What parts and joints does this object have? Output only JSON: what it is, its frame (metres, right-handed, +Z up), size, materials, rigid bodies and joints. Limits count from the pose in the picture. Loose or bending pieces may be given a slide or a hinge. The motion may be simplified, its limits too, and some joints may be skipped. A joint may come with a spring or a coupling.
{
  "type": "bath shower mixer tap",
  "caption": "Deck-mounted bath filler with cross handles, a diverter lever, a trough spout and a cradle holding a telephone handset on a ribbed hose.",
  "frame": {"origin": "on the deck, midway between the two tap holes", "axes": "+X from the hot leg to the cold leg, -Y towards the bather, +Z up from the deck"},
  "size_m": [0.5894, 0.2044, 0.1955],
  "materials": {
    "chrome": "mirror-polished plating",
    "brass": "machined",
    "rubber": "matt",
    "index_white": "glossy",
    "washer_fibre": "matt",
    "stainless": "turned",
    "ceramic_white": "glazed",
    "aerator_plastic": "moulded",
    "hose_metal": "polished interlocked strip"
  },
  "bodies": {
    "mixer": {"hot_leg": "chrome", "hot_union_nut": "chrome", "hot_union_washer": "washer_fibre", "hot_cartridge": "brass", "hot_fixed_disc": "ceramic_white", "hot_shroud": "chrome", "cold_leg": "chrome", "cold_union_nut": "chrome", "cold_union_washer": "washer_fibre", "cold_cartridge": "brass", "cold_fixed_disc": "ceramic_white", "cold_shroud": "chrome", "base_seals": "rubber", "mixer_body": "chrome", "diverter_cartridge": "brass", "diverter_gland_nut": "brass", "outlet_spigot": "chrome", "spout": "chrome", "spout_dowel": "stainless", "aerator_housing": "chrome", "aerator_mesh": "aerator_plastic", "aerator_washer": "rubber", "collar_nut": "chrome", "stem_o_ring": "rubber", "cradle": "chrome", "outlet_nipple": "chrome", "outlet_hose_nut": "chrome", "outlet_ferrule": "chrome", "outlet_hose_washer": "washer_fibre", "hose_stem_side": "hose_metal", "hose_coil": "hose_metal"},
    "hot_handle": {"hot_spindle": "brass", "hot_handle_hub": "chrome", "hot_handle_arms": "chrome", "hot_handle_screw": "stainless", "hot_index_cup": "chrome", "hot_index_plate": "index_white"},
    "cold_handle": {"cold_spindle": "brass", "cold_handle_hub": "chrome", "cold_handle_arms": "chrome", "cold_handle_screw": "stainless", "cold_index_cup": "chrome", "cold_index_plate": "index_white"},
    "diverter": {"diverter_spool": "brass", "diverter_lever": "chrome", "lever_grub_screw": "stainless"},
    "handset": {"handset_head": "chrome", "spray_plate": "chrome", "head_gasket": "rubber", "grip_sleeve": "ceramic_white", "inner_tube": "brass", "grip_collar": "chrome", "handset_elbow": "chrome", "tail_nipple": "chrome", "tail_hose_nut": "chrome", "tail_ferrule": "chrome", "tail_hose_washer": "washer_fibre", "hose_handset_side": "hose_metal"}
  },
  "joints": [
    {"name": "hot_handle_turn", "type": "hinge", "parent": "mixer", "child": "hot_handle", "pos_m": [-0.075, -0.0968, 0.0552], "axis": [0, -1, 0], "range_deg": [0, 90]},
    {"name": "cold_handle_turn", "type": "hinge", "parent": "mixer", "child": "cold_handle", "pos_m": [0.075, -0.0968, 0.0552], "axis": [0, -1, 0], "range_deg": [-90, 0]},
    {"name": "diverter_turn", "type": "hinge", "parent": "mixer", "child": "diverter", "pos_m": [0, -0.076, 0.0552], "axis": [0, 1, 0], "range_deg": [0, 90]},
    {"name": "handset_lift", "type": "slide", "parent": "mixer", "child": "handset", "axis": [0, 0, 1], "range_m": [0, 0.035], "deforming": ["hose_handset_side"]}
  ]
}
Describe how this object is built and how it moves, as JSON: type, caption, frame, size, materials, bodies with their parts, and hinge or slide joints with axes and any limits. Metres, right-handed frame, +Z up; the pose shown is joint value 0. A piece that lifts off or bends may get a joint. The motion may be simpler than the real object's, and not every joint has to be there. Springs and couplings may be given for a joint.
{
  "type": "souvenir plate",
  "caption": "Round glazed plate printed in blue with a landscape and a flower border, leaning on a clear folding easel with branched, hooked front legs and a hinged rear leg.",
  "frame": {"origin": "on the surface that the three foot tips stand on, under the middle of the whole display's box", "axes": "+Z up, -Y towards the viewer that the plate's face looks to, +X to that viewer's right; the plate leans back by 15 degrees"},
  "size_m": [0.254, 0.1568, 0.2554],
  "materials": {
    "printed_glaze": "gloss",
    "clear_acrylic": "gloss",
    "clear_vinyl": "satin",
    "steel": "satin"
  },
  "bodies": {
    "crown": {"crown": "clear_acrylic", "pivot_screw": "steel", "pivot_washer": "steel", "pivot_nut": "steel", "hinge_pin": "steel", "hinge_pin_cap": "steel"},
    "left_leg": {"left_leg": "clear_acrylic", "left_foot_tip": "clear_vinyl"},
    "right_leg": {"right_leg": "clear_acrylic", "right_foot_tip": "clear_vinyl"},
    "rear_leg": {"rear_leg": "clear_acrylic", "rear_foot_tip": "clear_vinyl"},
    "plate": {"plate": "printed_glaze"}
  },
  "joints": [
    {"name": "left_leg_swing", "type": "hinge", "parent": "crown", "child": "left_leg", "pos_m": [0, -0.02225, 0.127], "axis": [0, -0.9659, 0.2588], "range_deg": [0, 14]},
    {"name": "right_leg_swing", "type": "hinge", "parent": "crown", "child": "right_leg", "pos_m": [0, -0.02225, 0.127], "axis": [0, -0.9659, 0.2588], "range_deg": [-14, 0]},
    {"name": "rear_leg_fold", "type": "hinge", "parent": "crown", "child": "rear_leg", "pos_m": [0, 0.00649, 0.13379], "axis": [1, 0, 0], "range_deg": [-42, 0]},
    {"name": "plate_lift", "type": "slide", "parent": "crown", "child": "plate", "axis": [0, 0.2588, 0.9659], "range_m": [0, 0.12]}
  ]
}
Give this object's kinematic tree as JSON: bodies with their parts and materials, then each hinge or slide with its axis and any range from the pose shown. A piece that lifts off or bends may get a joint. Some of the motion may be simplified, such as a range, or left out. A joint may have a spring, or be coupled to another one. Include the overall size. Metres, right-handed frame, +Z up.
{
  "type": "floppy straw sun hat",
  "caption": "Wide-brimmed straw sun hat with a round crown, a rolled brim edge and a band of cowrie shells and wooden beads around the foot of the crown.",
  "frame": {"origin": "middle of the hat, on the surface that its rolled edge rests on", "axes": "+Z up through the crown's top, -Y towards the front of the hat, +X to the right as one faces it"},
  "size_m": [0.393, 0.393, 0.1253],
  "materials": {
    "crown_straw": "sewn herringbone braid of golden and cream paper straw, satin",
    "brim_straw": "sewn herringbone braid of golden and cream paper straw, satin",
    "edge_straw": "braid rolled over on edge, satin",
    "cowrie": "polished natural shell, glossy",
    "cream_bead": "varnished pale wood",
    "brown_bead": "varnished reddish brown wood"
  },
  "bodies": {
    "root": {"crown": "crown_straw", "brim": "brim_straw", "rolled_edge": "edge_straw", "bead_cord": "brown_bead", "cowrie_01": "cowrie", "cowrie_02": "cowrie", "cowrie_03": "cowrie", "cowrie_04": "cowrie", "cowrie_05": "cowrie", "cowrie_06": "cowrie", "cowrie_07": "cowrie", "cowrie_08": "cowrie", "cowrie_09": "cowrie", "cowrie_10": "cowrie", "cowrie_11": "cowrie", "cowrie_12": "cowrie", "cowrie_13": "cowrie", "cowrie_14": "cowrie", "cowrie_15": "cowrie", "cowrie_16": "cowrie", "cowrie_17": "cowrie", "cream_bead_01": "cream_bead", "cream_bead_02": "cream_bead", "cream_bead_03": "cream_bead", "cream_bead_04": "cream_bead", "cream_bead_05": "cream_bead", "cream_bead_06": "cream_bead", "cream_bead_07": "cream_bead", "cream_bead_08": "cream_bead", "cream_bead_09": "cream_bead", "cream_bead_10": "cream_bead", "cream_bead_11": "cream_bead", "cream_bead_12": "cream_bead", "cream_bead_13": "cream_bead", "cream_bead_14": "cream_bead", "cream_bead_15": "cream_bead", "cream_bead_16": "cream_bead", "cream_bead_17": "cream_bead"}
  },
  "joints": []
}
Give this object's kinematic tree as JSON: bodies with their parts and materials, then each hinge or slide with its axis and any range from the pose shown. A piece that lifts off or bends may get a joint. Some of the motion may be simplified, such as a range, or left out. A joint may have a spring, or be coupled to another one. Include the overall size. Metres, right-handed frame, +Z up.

====================

* _EXERCISE BRIEF_
In the records, locate each line holding the string "joints" and copy it.

* _THE COMPLETED TASK_
What parts and joints does this object have? Output only JSON: what it is, its frame (metres, right-handed, +Z up), size, materials, rigid bodies and joints. Limits count from the pose in the picture. Loose or bending pieces may be given a slide or a hinge. The motion may be simplified, its limits too, and some joints may be skipped. A joint may come with a spring or a coupling.
  "joints": [
Describe how this object is built and how it moves, as JSON: type, caption, frame, size, materials, bodies with their parts, and hinge or slide joints with axes and any limits. Metres, right-handed frame, +Z up; the pose shown is joint value 0. A piece that lifts off or bends may get a joint. The motion may be simpler than the real object's, and not every joint has to be there. Springs and couplings may be given for a joint.
  "joints": [
  "joints": []